Written request →
Copy out precisely the lines beginning at the line that contains "Reconstruct the object" and ending at the line that contains "import Module from", including both.

[Records from a dataset]
·····

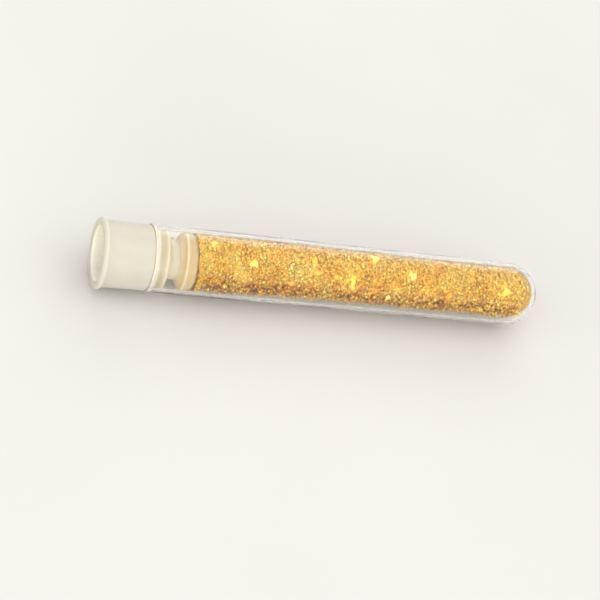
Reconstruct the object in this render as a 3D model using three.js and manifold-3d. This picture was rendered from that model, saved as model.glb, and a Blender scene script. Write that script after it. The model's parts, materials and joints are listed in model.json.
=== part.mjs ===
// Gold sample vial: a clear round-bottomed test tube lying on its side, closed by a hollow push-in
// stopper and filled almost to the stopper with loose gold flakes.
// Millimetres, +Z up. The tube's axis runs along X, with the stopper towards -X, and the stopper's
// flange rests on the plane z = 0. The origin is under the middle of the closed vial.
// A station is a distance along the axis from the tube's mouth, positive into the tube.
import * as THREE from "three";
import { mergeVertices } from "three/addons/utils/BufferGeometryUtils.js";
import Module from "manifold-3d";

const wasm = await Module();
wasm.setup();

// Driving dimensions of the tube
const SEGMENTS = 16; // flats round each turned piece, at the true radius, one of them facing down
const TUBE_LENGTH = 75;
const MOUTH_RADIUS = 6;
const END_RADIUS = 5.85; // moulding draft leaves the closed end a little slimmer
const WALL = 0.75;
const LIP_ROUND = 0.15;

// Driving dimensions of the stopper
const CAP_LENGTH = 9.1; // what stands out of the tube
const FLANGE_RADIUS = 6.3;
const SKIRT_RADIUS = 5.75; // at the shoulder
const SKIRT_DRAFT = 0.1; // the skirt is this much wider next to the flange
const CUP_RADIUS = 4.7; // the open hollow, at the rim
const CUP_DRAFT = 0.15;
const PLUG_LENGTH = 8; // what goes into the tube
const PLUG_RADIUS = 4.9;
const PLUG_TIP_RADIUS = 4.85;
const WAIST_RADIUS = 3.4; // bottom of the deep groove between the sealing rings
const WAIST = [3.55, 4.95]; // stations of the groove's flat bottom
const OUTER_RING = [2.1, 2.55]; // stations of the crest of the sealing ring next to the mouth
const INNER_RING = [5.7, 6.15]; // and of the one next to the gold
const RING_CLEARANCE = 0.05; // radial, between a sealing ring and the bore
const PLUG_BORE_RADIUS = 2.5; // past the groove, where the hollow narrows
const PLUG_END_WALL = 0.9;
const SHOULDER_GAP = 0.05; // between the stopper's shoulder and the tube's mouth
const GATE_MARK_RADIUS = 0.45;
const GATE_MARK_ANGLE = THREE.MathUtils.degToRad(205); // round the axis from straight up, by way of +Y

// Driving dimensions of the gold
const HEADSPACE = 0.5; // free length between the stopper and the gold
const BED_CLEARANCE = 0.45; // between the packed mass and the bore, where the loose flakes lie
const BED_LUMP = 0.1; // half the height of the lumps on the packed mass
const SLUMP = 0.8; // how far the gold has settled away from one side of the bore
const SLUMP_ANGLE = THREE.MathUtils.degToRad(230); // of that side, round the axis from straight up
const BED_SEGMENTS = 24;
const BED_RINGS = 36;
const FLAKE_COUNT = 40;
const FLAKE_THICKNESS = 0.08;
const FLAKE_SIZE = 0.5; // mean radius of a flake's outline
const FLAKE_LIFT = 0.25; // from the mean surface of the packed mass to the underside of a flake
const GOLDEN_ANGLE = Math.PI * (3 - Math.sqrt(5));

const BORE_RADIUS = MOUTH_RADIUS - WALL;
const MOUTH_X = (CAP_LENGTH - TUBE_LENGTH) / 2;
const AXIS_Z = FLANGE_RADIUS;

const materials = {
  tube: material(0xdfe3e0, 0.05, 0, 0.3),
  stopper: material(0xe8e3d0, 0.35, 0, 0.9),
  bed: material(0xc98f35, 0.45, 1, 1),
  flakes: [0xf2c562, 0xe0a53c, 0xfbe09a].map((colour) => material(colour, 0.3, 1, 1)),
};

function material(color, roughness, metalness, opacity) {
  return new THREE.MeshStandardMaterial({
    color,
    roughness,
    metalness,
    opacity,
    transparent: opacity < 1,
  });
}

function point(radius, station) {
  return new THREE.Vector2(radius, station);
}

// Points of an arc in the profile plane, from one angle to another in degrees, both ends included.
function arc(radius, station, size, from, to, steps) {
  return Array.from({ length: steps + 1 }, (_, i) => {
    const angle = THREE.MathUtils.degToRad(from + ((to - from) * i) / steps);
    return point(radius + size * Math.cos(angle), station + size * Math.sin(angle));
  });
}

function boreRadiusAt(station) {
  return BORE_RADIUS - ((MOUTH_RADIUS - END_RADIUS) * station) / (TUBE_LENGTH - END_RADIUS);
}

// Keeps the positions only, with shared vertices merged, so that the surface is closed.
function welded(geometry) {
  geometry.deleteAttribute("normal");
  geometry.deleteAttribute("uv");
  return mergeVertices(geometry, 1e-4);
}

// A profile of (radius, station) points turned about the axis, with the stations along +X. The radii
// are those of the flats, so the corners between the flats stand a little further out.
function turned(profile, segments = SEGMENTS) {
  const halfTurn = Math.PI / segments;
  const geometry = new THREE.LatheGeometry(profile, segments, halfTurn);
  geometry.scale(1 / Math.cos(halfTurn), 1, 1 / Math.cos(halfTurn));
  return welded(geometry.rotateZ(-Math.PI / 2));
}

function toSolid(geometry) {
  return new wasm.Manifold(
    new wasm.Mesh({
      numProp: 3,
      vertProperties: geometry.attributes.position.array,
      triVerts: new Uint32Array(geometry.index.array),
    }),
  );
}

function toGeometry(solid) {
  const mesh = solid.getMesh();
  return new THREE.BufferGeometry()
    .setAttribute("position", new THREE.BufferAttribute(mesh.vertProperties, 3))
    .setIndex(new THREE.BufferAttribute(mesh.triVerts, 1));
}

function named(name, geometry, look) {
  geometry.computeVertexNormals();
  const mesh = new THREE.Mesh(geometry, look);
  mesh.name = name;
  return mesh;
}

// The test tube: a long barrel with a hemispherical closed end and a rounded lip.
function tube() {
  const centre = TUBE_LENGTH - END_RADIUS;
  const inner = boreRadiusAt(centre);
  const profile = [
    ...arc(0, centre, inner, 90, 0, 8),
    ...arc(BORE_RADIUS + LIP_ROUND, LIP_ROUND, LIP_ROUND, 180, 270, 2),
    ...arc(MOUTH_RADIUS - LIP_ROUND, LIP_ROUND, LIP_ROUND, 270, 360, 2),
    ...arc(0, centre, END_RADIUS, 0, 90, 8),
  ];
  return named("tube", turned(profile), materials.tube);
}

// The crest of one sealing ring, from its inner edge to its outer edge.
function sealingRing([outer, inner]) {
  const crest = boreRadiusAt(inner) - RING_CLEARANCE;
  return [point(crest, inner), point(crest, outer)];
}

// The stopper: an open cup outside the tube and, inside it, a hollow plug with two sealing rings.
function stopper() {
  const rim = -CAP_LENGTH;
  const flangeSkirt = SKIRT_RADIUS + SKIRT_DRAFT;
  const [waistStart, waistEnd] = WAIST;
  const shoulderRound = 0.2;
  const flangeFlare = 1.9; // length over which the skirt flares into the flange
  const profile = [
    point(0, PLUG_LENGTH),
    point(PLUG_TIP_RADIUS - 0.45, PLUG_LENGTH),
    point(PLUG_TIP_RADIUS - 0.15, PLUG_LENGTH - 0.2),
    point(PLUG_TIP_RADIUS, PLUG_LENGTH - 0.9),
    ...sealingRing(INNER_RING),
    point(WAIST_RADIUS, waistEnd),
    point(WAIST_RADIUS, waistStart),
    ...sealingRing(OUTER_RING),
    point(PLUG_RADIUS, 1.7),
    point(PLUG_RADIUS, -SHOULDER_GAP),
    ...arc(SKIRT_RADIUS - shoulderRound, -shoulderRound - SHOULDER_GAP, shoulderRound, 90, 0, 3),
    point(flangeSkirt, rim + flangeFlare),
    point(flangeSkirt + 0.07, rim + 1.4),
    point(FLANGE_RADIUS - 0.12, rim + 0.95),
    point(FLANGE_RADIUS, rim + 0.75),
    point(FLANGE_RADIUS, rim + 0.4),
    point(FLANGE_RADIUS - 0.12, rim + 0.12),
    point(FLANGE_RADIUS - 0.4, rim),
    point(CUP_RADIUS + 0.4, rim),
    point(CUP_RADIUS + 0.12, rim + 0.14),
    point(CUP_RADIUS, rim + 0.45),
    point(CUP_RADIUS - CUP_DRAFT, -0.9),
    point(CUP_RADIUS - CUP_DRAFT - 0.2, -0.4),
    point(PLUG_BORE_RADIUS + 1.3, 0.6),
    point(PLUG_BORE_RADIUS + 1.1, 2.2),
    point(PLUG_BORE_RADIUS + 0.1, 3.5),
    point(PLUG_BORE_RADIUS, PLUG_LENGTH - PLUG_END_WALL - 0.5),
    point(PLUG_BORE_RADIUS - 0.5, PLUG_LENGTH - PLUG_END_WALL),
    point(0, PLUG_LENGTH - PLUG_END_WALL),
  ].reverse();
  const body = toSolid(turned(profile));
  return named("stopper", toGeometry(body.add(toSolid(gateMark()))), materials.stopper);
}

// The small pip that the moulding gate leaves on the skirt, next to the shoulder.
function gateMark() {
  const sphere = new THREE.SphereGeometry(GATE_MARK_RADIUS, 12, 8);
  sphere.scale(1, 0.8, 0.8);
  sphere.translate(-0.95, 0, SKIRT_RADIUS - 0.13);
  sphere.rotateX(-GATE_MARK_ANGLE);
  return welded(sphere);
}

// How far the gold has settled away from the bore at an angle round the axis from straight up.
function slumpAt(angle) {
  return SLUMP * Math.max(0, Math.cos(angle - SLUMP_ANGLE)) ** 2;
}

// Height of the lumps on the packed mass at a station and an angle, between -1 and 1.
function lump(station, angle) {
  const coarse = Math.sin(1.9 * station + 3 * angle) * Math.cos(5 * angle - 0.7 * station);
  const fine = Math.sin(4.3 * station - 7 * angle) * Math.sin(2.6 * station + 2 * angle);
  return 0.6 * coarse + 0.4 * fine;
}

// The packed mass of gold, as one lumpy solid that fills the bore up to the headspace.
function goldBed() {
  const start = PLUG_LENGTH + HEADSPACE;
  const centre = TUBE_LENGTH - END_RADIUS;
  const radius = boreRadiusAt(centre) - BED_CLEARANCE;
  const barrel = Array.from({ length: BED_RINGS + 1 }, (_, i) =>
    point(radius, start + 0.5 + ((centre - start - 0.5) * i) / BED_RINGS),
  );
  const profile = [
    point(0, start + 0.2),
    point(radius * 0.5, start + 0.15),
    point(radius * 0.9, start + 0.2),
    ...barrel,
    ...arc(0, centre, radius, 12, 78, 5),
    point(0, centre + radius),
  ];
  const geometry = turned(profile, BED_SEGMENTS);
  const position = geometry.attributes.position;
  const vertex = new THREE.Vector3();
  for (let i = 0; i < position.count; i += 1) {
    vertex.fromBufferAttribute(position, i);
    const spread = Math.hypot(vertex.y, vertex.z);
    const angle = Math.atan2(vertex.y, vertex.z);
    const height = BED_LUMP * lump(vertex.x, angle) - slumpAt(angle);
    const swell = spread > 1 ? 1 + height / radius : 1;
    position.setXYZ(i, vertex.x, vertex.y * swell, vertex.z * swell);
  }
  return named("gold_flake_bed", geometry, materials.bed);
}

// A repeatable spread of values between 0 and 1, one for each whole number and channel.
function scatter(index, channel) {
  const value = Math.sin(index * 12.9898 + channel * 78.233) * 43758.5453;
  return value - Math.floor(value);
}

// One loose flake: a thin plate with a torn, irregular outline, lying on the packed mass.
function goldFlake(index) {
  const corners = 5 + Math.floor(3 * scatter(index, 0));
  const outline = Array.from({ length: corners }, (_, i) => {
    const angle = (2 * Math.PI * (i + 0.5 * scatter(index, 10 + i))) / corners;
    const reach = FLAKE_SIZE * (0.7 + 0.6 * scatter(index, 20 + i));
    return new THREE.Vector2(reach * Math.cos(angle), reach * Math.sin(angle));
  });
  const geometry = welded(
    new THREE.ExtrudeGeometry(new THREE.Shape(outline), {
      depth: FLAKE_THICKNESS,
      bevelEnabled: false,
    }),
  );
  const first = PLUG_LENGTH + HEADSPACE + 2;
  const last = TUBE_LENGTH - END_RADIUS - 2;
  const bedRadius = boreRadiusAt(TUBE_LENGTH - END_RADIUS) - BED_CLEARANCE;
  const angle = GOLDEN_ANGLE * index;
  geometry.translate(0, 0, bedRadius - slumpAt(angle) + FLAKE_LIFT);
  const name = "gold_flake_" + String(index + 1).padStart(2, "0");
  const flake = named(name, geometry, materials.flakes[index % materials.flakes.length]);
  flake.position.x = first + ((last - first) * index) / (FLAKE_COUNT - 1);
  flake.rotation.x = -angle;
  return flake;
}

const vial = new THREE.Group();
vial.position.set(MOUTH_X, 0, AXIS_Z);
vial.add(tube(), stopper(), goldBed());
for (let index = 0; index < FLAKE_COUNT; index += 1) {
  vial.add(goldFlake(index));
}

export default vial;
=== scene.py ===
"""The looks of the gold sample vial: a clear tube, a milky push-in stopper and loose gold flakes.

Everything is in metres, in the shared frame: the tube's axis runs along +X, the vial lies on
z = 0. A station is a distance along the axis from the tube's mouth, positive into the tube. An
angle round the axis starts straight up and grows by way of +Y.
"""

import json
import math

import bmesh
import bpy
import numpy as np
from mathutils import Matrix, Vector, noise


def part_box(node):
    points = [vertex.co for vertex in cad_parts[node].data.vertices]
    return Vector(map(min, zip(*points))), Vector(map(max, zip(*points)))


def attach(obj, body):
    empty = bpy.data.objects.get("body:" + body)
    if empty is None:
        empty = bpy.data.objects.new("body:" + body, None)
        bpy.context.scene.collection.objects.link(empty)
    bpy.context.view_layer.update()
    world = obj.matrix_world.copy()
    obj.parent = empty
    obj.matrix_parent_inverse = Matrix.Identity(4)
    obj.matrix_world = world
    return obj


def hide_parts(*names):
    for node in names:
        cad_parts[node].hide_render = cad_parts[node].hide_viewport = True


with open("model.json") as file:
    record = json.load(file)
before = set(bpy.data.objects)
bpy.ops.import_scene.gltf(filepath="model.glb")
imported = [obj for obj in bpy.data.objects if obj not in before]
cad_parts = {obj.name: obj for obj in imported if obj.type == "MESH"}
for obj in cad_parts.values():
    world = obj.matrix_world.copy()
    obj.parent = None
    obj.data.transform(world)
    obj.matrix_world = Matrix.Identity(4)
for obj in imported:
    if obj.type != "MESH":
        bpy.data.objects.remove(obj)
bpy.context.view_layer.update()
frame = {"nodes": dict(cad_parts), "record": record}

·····

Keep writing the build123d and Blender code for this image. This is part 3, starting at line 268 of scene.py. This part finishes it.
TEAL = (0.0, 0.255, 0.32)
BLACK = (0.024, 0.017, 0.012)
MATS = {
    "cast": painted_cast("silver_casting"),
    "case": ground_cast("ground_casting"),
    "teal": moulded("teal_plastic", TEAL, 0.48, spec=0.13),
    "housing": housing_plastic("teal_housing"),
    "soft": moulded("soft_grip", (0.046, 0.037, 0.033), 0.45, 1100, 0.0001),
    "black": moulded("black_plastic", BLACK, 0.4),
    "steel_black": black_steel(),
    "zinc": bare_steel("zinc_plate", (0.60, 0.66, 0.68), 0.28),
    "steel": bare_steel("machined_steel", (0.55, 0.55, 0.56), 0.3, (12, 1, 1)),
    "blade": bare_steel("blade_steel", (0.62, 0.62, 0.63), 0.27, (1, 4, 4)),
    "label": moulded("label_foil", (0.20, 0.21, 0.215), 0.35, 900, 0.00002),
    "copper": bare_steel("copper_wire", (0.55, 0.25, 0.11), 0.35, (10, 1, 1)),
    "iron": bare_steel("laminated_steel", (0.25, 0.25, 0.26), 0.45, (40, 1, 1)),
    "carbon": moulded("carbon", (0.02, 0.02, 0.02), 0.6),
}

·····

Result of this exercise →
Reconstruct the object in this render as a 3D model using three.js and manifold-3d. This picture was rendered from that model, saved as model.glb, and a Blender scene script. Write that script after it. The model's parts, materials and joints are listed in model.json.
=== part.mjs ===
// Gold sample vial: a clear round-bottomed test tube lying on its side, closed by a hollow push-in
// stopper and filled almost to the stopper with loose gold flakes.
// Millimetres, +Z up. The tube's axis runs along X, with the stopper towards -X, and the stopper's
// flange rests on the plane z = 0. The origin is under the middle of the closed vial.
// A station is a distance along the axis from the tube's mouth, positive into the tube.
import * as THREE from "three";
import { mergeVertices } from "three/addons/utils/BufferGeometryUtils.js";
import Module from "manifold-3d";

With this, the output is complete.